When farmers died, some dismissed it as regional politics.
When children were abducted, many mourned briefly before returning to normal life.
When communities burned, citizens filtered suffering through ethnicity, religion, or political affiliation. But violence ignored rarely stays contained.
Eventually, insecurity travels. Fear spreads. And societies discover too late that indifference has consequences, a reason why the famous warning by Martin Niemöller continues to endure across generations:
“Then they came for me, and there was no one left to speak for me.”
A healthy society does not wait until suffering becomes personal before recognising its danger.
As Americans pause this Memorial Day to honour those who died in service to their country, Nigerians, too, must reflect on the kind of nation we are shaping for the living.

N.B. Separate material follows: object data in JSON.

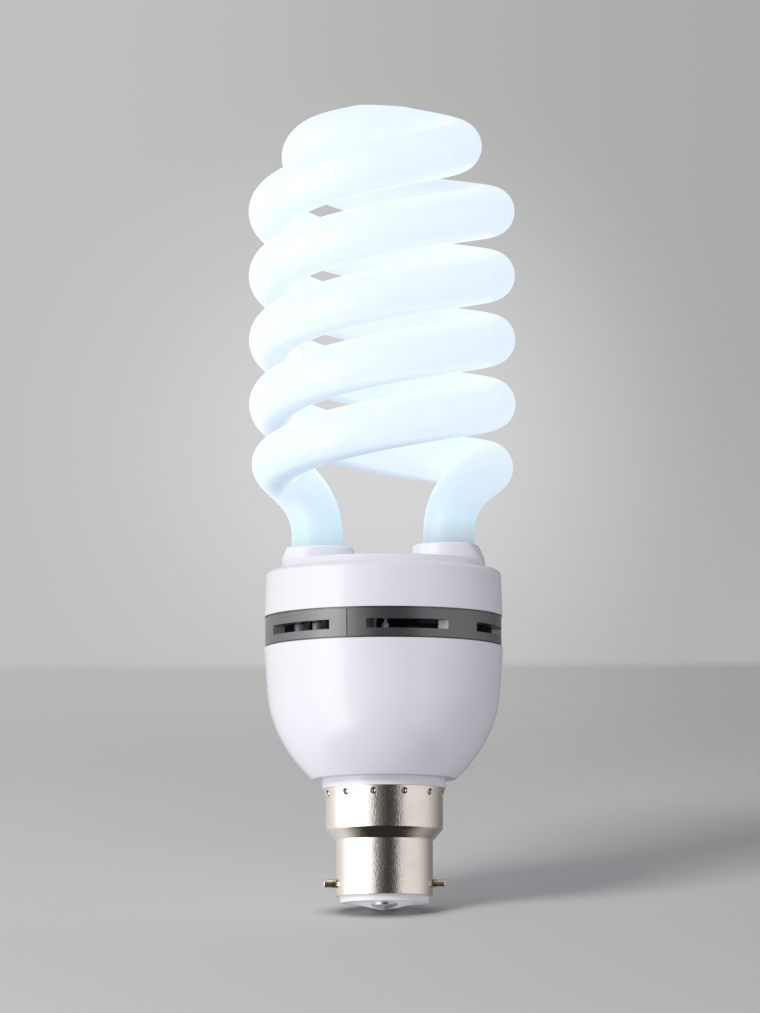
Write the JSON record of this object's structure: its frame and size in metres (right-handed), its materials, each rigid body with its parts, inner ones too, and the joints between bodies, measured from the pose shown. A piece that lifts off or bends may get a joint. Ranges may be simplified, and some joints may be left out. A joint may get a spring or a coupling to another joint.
{
  "type": "spiral compact fluorescent lamp",
  "caption": "Spiral fluorescent bulb with a white vented ballast housing and a two-pin bayonet cap.",
  "frame": {"origin": "on the bulb's axis at the lowest point of the two cap contacts", "axes": "+Z along the axis from the cap to the spiral, bayonet pins along X, front is -Y"},
  "size_m": [0.0606, 0.0606, 0.1837],
  "materials": {
    "coated_glass": "white inner coating, lit cool white, opaque",
    "white_plastic": "glossy moulded",
    "grey_plastic": "satin moulded",
    "nickel_plate": "nickel plated, faintly brushed",
    "pin_metal": "nickel plated brass",
    "white_insulator": "smooth",
    "solder": "bright solder",
    "cement": "dull",
    "capacitor_sleeve": "shrunk sleeve",
    "film_capacitor_case": "dipped epoxy",
    "black_epoxy": "moulded epoxy",
    "ceramic_disc": "lacquered",
    "tinned_metal": "tinned",
    "resistor_body": "lacquered",
    "ferrite": "sintered",
    "bobbin_plastic": "moulded",
    "copper_enamel": "enamelled copper wire",
    "wire_sleeve": "woven glass sleeve",
    "board_laminate": "paper laminate"
  },
  "bodies": {
    "root": {"ballast_board": "board_laminate", "base_resistor": "resistor_body", "bayonet_pin_left": "pin_metal", "bayonet_pin_right": "pin_metal", "bulk_capacitor": "capacitor_sleeve", "cap_insulator": "white_insulator", "cap_shell": "nickel_plate", "choke_bobbin": "bobbin_plastic", "choke_core_lower": "ferrite", "choke_core_upper": "ferrite", "choke_winding": "copper_enamel", "contact_back": "solder", "contact_front": "solder", "coupling_capacitor": "film_capacitor_case", "filter_core": "ferrite", "filter_winding": "copper_enamel", "fusible_resistor": "resistor_body", "leg_cement_left": "cement", "leg_cement_right": "cement", "lower_housing": "white_plastic", "rectifier_diode_1": "black_epoxy", "rectifier_diode_2": "black_epoxy", "rectifier_diode_3": "black_epoxy", "rectifier_diode_4": "black_epoxy", "resonance_capacitor": "film_capacitor_case", "ring_core": "ferrite", "ring_windings": "copper_enamel", "sense_resistor": "resistor_body", "start_resistor": "resistor_body", "supply_wire_back": "wire_sleeve", "supply_wire_front": "wire_sleeve", "thermistor": "ceramic_disc", "transistor_front": "black_epoxy", "transistor_side": "black_epoxy", "tube_bridge": "coated_glass", "tube_coil_lower_left": "coated_glass", "tube_coil_lower_right": "coated_glass", "tube_coil_upper_left": "coated_glass", "tube_coil_upper_right": "coated_glass", "tube_leads_left": "tinned_metal", "tube_leads_right": "tinned_metal", "tube_leg_left": "coated_glass", "tube_leg_right": "coated_glass", "upper_cover": "white_plastic", "vent_ring": "grey_plastic", "wire_posts": "tinned_metal"}
  },
  "joints": []
}
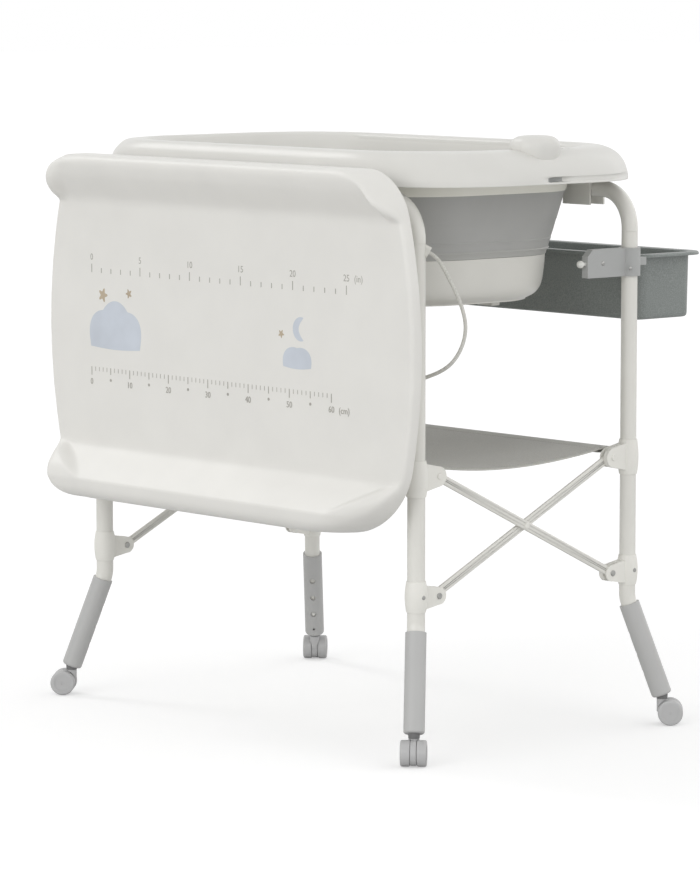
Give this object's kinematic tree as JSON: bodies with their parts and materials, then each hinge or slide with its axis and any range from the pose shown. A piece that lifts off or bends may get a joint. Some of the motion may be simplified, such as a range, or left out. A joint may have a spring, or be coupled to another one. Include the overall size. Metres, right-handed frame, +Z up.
{
  "type": "changing table with bathtub",
  "caption": "Folding tube-frame changing table on swivel casters with a collapsible bathtub, hanging changing board, cloth shelf and side tray.",
  "frame": {"origin": "on the floor, under the middle of the whole object", "axes": "+X right along the table's length, -Y towards the hanging changing board, +Z up"},
  "size_m": [0.9326, 0.7535, 0.957],
  "materials": {
    "white_tube": "powder-coated steel tube, warm white, semi-gloss",
    "white_moulding": "satin white moulded plastic",
    "white_gloss": "glossy white moulded plastic",
    "grey_sleeve": "satin mid-grey moulded plastic",
    "grey_wheel": "light grey moulded plastic",
    "dark_neck": "dark grey moulded plastic",
    "grey_clamp": "grey moulded plastic",
    "button_white": "glossy white plastic",
    "board_shell": "satin white blow-moulded shell",
    "tub_ring_beige": "warm white moulded plastic",
    "tub_elastomer": "soft grey elastomer",
    "tray_plastic": "smoky grey moulded plastic",
    "shelf_cloth": "grey-beige woven cloth",
    "cord": "white braided cord",
    "steel": "zinc-plated steel"
  },
  "bodies": {
    "rear_frame": {"rear_rail": "white_tube", "rear_left_leg": "white_tube", "rear_right_leg": "white_tube", "rear_lower_collars": "white_moulding", "rear_fasteners": "steel", "rear_clamps": "grey_clamp"},
    "brace_a": {"brace_a_left": "white_tube", "brace_a_right": "white_tube", "brace_centre_rivets": "steel"},
    "brace_b": {"brace_b_left": "white_tube", "brace_b_right": "white_tube"},
    "front_frame": {"front_rail": "white_tube", "front_left_leg": "white_tube", "front_right_leg": "white_tube", "front_lower_collars": "white_moulding", "front_fasteners": "steel", "board_hinge_brackets": "white_moulding", "stay_cord": "cord"},
    "front_collars": {"front_left_upper_collar": "white_moulding", "front_right_upper_collar": "white_moulding", "front_collar_rivets": "steel", "front_shelf_rod": "steel"},
    "rear_collars": {"rear_left_upper_collar": "white_moulding", "rear_right_upper_collar": "white_moulding", "rear_collar_rivets": "steel", "rear_shelf_rod": "steel", "fabric_shelf": "shelf_cloth"},
    "tub": {"tub_rim": "white_gloss", "tub_ring": "tub_ring_beige", "tub_wall": "tub_elastomer", "rim_rest": "white_gloss", "tub_saddles": "tub_ring_beige"},
    "tub_floor": {"tub_base": "tub_ring_beige", "tub_lower_ring": "tub_elastomer"},
    "drain_plug": {"drain_plug": "tub_elastomer"},
    "board": {"board": "board_shell", "board_fittings": "white_moulding"},
    "tray": {"tray": "tray_plastic"},
    "latch_knob_left": {"latch_knob_left": "button_white"},
    "latch_knob_right": {"latch_knob_right": "button_white"},
    "front_left_extension": {"front_left_sleeve": "grey_sleeve", "front_left_caster_neck": "dark_neck"},
    "front_left_button": {"front_left_height_button": "button_white"},
    "front_left_caster": {"front_left_caster_body": "grey_wheel"},
    "front_left_wheels": {"front_left_caster_wheels": "grey_wheel"},
    "front_right_extension": {"front_right_sleeve": "grey_sleeve", "front_right_caster_neck": "dark_neck"},
    "front_right_button": {"front_right_height_button": "button_white"},
    "front_right_caster": {"front_right_caster_body": "grey_wheel"},
    "front_right_wheels": {"front_right_caster_wheels": "grey_wheel"},
    "rear_left_extension": {"rear_left_sleeve": "grey_sleeve", "rear_left_caster_neck": "dark_neck"},
    "rear_left_button": {"rear_left_height_button": "button_white"},
    "rear_left_caster": {"rear_left_caster_body": "grey_wheel"},
    "rear_left_wheels": {"rear_left_caster_wheels": "grey_wheel"},
    "rear_right_extension": {"rear_right_sleeve": "grey_sleeve", "rear_right_caster_neck": "dark_neck"},
    "rear_right_button": {"rear_right_height_button": "button_white"},
    "rear_right_caster": {"rear_right_caster_body": "grey_wheel"},
    "rear_right_wheels": {"rear_right_caster_wheels": "grey_wheel"}
  },
  "joints": [
    {"name": "frame_fold", "type": "hinge", "parent": "rear_frame", "child": "brace_a", "pos_m": [0, 0.1505, 0.25], "axis": [-1, 0, 0], "range_deg": [0, 55], "deforming": ["fabric_shelf"]},
    {"name": "brace_cross", "type": "hinge", "parent": "brace_a", "child": "brace_b", "pos_m": [0, -0.038, 0.343], "axis": [-1, 0, 0], "range_deg": [-110.5, 0]},
    {"name": "front_frame_turn", "type": "hinge", "parent": "brace_b", "child": "front_frame", "pos_m": [0, -0.2265, 0.25], "axis": [-1, 0, 0], "range_deg": [0, 55.5]},
    {"name": "front_collar_turn", "type": "hinge", "parent": "brace_a", "child": "front_collars", "pos_m": [0, -0.2265, 0.436], "axis": [-1, 0, 0], "range_deg": [-55.5, 0]},
    {"name": "rear_collar_turn", "type": "hinge", "parent": "brace_b", "child": "rear_collars", "pos_m": [0, 0.1505, 0.436], "axis": [-1, 0, 0], "range_deg": [0, 55.5]},
    {"name": "tub_lift_off", "type": "slide", "parent": "rear_frame", "child": "tub", "axis": [0, 0, 1], "range_m": [0, 0.915]},
    {"name": "tub_collapse", "type": "slide", "parent": "tub", "child": "tub_floor", "axis": [0, 0, 1], "range_m": [0, 0.085], "deforming": ["tub_wall"]},
    {"name": "drain_plug_pull", "type": "slide", "parent": "tub_floor", "child": "drain_plug", "axis": [0, 0, 1], "range_m": [0, 0.04]},
    {"name": "board_swing", "type": "hinge", "parent": "front_frame", "child": "board", "pos_m": [0, -0.3205, 0.897], "axis": [-1, 0, 0], "range_deg": [0, 90], "deforming": ["stay_cord"]},
    {"name": "tray_lift", "type": "slide", "parent": "rear_frame", "child": "tray", "axis": [0, 0, 1], "range_m": [0, 0.12]},
    {"name": "latch_left_press", "type": "slide", "parent": "rear_frame", "child": "latch_knob_left", "axis": [0, 1, 0], "range_m": [0, 0.004], "stiffness_N_per_m": 400, "springref_m": -0.002},
    {"name": "latch_right_press", "type": "slide", "parent": "rear_frame", "child": "latch_knob_right", "axis": [0, 1, 0], "range_m": [0, 0.004], "stiffness_N_per_m": 400, "springref_m": -0.002},
    {"name": "front_left_extend", "type": "slide", "parent": "front_frame", "child": "front_left_extension", "axis": [-0.2418, -0.2418, -0.9397], "range_m": [0, 0.066]},
    {"name": "front_left_button_press", "type": "slide", "parent": "front_frame", "child": "front_left_button", "axis": [-0.6645, -0.6645, 0.342], "range_m": [0, 0.002], "stiffness_N_per_m": 600, "springref_m": -0.001},
    {"name": "front_left_swivel", "type": "hinge", "parent": "front_left_extension", "child": "front_left_caster", "pos_m": [-0.42913, -0.30813, 0.0416], "axis": [0, 0, 1], "continuous": true},
    {"name": "front_left_wheel_roll", "type": "hinge", "parent": "front_left_caster", "child": "front_left_wheels", "pos_m": [-0.43868, -0.31768, 0.0204], "axis": [0.7071, -0.7071, 0], "continuous": true},
    {"name": "front_right_extend", "type": "slide", "parent": "front_frame", "child": "front_right_extension", "axis": [0.2418, -0.2418, -0.9397], "range_m": [0, 0.066]},
    {"name": "front_right_button_press", "type": "slide", "parent": "front_frame", "child": "front_right_button", "axis": [0.6645, -0.6645, 0.342], "range_m": [0, 0.002], "stiffness_N_per_m": 600, "springref_m": -0.001},
    {"name": "front_right_swivel", "type": "hinge", "parent": "front_right_extension", "child": "front_right_caster", "pos_m": [0.42913, -0.30813, 0.0416], "axis": [0, 0, 1], "continuous": true},
    {"name": "front_right_wheel_roll", "type": "hinge", "parent": "front_right_caster", "child": "front_right_wheels", "pos_m": [0.43868, -0.31768, 0.0204], "axis": [-0.7071, -0.7071, 0], "continuous": true},
    {"name": "rear_left_extend", "type": "slide", "parent": "rear_frame", "child": "rear_left_extension", "axis": [-0.2418, 0.2418, -0.9397], "range_m": [0, 0.066]},
    {"name": "rear_left_button_press", "type": "slide", "parent": "rear_frame", "child": "rear_left_button", "axis": [-0.6645, 0.6645, 0.342], "range_m": [0, 0.002], "stiffness_N_per_m": 600, "springref_m": -0.001},
    {"name": "rear_left_swivel", "type": "hinge", "parent": "rear_left_extension", "child": "rear_left_caster", "pos_m": [-0.42913, 0.23213, 0.0416], "axis": [0, 0, 1], "continuous": true},
    {"name": "rear_left_wheel_roll", "type": "hinge", "parent": "rear_left_caster", "child": "rear_left_wheels", "pos_m": [-0.43868, 0.24168, 0.0204], "axis": [0.7071, 0.7071, 0], "continuous": true},
    {"name": "rear_right_extend", "type": "slide", "parent": "rear_frame", "child": "rear_right_extension", "axis": [0.2418, 0.2418, -0.9397], "range_m": [0, 0.066]},
    {"name": "rear_right_button_press", "type": "slide", "parent": "rear_frame", "child": "rear_right_button", "axis": [0.6645, 0.6645, 0.342], "range_m": [0, 0.002], "stiffness_N_per_m": 600, "springref_m": -0.001},
    {"name": "rear_right_swivel", "type": "hinge", "parent": "rear_right_extension", "child": "rear_right_caster", "pos_m": [0.42913, 0.23213, 0.0416], "axis": [0, 0, 1], "continuous": true},
    {"name": "rear_right_wheel_roll", "type": "hinge", "parent": "rear_right_caster", "child": "rear_right_wheels", "pos_m": [0.43868, 0.24168, 0.0204], "axis": [-0.7071, 0.7071, 0], "continuous": true}
  ],
  "couplings": [
    {"joint": "brace_cross", "follows": "frame_fold", "ratio": -2},
    {"joint": "front_frame_turn", "follows": "frame_fold", "ratio": 1},
    {"joint": "front_collar_turn", "follows": "frame_fold", "ratio": -1},
    {"joint": "rear_collar_turn", "follows": "frame_fold", "ratio": 1},
    {"joint": "tub_lift_off", "follows": "frame_fold", "m_per_rad": 0.95}
  ]
}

Flags, speeches, or national anthems alone do not prove patriotism. It is proven by whether human life retains value within the conscience of the state and the hearts of citizens. And if we lose that, then no amount of political rhetoric, economic growth, or institutional ceremony will save us from becoming strangers to our own humanity.
In the end, the true collapse of a nation does not begin when governments fail or economies weaken. It begins when human beings slowly stop feeling the weight of one another’s pain. The moment citizens become emotionally comfortable with fear, grief, abduction, and death, society starts losing the very qualities that make civilisation possible. And no country, no matter how powerful its rhetoric or institutions, survives for long after it becomes indifferent to the humanity of its own people.
*Mr Ukoh, a PhD student and coauthor of Built By The Ancestors, writes from his base in New York, United States.